In interviews Wednesday, more than a dozen prominent St. Louis-area activists and organizers recalled Seals as an energetic yet polarizing figure within the protest movement. Not in the business of earning goodwill, Seals was scorned by many prominent activists yet beloved by a cadre of local activists who regarded him as a brave truth-teller. This week he is being mourned by both groups.

“He was a frontline solider, a warrior,” said Anthony Shahid, a longtime St. Louis activist, himself known as a sharp-tongued firebrand, who knew Seals well. “I loved that young brother, and I loved how he fearlessly stood up for our people.”

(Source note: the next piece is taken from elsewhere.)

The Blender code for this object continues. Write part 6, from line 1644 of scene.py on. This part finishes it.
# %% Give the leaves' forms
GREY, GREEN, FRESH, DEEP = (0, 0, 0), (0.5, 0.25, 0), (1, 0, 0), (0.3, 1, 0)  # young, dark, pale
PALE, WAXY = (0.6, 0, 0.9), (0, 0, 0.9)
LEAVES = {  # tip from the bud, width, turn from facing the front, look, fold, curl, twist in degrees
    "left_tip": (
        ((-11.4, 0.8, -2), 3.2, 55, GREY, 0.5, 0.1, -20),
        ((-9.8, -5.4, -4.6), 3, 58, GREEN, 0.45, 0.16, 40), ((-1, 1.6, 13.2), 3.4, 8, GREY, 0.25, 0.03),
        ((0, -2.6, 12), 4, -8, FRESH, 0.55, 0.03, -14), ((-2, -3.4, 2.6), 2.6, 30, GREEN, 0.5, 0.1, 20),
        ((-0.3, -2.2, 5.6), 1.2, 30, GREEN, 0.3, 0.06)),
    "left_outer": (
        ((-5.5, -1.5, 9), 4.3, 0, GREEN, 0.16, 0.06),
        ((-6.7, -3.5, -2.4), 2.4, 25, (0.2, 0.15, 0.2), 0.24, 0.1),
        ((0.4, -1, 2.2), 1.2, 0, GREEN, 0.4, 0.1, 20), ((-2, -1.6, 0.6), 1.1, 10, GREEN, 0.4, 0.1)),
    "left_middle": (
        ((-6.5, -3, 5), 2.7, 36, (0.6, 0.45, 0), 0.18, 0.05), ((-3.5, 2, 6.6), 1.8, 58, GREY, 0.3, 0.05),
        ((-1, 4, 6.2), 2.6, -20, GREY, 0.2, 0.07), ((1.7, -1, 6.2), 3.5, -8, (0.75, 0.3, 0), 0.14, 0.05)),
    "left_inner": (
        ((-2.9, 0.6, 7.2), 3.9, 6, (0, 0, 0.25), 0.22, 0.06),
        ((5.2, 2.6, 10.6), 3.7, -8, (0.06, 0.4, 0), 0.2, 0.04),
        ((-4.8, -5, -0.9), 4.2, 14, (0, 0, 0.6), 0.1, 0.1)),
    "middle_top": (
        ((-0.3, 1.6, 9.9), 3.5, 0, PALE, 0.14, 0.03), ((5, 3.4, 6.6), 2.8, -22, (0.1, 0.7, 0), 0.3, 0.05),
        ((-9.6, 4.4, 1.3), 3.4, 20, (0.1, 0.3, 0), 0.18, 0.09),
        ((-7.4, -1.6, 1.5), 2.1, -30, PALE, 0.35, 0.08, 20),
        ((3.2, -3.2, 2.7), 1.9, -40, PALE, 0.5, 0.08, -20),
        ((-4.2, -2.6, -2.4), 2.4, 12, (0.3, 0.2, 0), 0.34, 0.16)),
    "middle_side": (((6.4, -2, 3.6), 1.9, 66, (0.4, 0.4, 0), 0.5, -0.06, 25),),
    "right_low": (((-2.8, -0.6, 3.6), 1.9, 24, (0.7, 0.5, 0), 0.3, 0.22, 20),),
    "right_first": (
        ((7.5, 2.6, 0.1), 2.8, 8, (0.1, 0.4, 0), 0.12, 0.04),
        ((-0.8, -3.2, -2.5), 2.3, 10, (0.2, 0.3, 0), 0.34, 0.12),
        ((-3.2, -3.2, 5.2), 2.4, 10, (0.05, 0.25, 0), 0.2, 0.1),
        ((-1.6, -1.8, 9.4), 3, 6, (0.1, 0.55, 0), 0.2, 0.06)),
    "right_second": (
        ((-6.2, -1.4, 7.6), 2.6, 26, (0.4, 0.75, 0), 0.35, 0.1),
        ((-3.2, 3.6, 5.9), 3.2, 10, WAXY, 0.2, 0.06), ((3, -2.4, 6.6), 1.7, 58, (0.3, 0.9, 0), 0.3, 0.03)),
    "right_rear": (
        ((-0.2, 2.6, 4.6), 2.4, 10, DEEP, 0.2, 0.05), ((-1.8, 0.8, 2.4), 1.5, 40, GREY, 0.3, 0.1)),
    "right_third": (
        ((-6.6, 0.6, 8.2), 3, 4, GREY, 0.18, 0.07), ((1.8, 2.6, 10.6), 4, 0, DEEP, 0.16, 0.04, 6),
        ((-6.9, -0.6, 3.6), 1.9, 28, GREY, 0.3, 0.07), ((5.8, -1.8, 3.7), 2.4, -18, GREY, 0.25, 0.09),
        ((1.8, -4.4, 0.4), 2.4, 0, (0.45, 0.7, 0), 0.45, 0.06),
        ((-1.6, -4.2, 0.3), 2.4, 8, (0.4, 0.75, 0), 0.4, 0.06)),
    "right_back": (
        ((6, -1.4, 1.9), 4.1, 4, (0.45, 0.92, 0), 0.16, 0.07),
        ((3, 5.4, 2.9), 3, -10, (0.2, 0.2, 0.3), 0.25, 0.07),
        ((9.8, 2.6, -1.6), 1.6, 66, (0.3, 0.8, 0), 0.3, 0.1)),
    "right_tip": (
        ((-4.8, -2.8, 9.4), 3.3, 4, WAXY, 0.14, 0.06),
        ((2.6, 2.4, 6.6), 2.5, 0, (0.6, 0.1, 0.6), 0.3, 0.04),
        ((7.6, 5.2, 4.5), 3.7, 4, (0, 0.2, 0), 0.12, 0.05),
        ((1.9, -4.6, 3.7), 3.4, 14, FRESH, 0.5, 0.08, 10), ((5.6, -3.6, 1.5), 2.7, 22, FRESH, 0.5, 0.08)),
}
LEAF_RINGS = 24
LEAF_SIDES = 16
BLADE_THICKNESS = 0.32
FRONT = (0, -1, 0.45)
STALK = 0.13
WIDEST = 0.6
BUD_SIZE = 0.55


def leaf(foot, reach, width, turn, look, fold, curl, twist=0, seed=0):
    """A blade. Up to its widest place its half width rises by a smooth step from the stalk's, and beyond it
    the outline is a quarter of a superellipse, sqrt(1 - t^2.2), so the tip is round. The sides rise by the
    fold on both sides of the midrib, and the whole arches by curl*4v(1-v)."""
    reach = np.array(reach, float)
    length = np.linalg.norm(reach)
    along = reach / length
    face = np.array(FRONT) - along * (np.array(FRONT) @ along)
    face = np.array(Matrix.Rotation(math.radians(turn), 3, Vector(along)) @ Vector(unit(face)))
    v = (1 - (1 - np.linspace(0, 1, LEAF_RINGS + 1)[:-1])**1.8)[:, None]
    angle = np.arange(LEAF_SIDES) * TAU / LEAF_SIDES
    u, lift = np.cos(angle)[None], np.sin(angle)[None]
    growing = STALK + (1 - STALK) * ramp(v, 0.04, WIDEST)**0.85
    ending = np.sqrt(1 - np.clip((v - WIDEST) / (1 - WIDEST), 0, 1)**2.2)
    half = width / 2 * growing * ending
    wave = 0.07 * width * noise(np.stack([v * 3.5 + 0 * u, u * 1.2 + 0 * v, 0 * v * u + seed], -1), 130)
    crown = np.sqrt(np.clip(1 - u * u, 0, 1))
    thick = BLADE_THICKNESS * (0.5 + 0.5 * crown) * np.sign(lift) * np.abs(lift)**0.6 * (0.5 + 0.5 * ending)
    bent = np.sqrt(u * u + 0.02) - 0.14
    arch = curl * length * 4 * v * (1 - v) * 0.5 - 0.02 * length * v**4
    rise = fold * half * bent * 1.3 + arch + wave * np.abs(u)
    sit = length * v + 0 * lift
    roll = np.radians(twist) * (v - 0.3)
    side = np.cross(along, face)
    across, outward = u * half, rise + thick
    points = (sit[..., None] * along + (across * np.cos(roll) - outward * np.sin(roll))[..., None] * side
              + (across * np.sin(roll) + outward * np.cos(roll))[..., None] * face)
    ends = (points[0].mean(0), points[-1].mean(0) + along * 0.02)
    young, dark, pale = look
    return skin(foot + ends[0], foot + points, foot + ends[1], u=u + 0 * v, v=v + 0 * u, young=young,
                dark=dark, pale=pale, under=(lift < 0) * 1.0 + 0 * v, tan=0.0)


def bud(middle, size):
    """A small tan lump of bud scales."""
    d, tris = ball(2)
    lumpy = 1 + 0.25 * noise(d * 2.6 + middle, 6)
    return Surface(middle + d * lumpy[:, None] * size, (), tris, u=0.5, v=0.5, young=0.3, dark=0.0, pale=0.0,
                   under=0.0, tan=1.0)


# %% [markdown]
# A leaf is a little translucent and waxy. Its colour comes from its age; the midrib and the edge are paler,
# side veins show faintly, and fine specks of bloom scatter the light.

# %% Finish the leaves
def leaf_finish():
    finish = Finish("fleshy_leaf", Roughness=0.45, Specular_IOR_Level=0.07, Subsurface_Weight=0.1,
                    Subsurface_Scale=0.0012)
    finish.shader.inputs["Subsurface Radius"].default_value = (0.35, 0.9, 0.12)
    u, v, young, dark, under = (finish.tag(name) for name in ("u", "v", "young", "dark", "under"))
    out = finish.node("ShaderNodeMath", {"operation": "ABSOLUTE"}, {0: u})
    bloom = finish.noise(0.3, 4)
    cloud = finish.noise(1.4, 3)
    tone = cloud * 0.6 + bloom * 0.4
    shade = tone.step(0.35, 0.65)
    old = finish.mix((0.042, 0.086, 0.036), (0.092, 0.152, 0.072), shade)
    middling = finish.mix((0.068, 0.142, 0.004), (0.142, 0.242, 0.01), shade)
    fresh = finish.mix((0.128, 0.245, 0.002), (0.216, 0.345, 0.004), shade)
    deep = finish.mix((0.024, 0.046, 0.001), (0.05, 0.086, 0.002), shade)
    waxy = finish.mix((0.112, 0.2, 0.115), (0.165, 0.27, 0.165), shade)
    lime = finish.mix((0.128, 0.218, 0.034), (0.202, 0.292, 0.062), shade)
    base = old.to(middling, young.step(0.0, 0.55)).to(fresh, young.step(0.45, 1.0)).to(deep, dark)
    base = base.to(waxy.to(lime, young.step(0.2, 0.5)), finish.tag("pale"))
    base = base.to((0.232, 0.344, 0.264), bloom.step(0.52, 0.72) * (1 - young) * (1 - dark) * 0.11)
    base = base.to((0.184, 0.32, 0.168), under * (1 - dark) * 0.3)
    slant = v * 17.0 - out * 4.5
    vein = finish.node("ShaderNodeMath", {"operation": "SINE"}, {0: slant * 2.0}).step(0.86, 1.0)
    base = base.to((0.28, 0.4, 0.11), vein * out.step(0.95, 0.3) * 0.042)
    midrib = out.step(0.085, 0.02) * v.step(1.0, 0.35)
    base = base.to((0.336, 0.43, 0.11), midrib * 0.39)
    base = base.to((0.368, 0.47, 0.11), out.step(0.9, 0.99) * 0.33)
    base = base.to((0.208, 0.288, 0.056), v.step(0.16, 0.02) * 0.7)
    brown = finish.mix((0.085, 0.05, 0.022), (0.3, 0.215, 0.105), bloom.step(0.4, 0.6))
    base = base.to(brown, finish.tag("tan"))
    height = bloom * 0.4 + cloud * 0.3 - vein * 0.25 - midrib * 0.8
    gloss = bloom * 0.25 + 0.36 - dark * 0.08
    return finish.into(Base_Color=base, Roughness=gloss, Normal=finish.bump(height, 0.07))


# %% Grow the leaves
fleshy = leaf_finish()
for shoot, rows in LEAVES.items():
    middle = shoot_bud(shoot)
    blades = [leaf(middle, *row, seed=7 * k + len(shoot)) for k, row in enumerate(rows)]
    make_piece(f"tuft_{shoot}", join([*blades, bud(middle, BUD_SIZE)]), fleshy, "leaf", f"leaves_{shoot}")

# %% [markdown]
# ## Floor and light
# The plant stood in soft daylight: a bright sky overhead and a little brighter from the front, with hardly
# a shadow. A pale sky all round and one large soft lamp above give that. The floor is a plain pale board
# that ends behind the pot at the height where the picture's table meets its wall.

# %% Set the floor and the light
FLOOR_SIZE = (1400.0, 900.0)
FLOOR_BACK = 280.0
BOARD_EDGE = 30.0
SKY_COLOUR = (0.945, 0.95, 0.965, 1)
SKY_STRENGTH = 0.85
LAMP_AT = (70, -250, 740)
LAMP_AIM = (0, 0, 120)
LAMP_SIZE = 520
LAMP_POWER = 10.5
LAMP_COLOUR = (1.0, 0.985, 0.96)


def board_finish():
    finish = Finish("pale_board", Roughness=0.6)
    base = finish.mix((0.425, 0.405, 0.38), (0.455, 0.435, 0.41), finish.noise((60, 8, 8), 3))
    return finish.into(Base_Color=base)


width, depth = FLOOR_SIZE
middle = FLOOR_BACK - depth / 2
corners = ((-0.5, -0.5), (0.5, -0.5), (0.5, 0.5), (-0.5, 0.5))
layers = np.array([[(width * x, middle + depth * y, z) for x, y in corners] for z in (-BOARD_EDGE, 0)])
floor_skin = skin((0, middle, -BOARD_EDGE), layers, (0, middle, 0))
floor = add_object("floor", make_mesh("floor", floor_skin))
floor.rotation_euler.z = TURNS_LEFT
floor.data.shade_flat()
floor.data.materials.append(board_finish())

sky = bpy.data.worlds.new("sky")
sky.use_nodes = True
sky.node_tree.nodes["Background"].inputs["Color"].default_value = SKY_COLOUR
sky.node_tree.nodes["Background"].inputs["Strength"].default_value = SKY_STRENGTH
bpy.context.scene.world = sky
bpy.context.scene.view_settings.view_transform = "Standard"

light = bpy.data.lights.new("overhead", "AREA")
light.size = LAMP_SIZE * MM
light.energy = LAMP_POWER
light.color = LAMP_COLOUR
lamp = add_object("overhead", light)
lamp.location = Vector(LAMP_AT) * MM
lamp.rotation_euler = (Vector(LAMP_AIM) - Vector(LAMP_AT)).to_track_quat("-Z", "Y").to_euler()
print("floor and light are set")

In many ways, Seals was a fitting symbol of the Ferguson protester: a local resident, not a trained activist or organizer, who saw Michael Brown’s dead body and the trauma that his death had inflicted on the community, members of which organically poured into the streets — bringing with them their baggage, their contradictions and their humanity.

“He represented the authenticity of Ferguson: that rawness, that realness, that readiness,” said Alexis Templeton, a Ferguson activist who at times publicly clashed with Seals.

“There is just a relationship that St. Louis folks have with each other where it’s still love,” Templeton said. “He’s a human being, he was out there with me, we both got arrested during those protests, we shared the experience of Ferguson. That makes us blood.”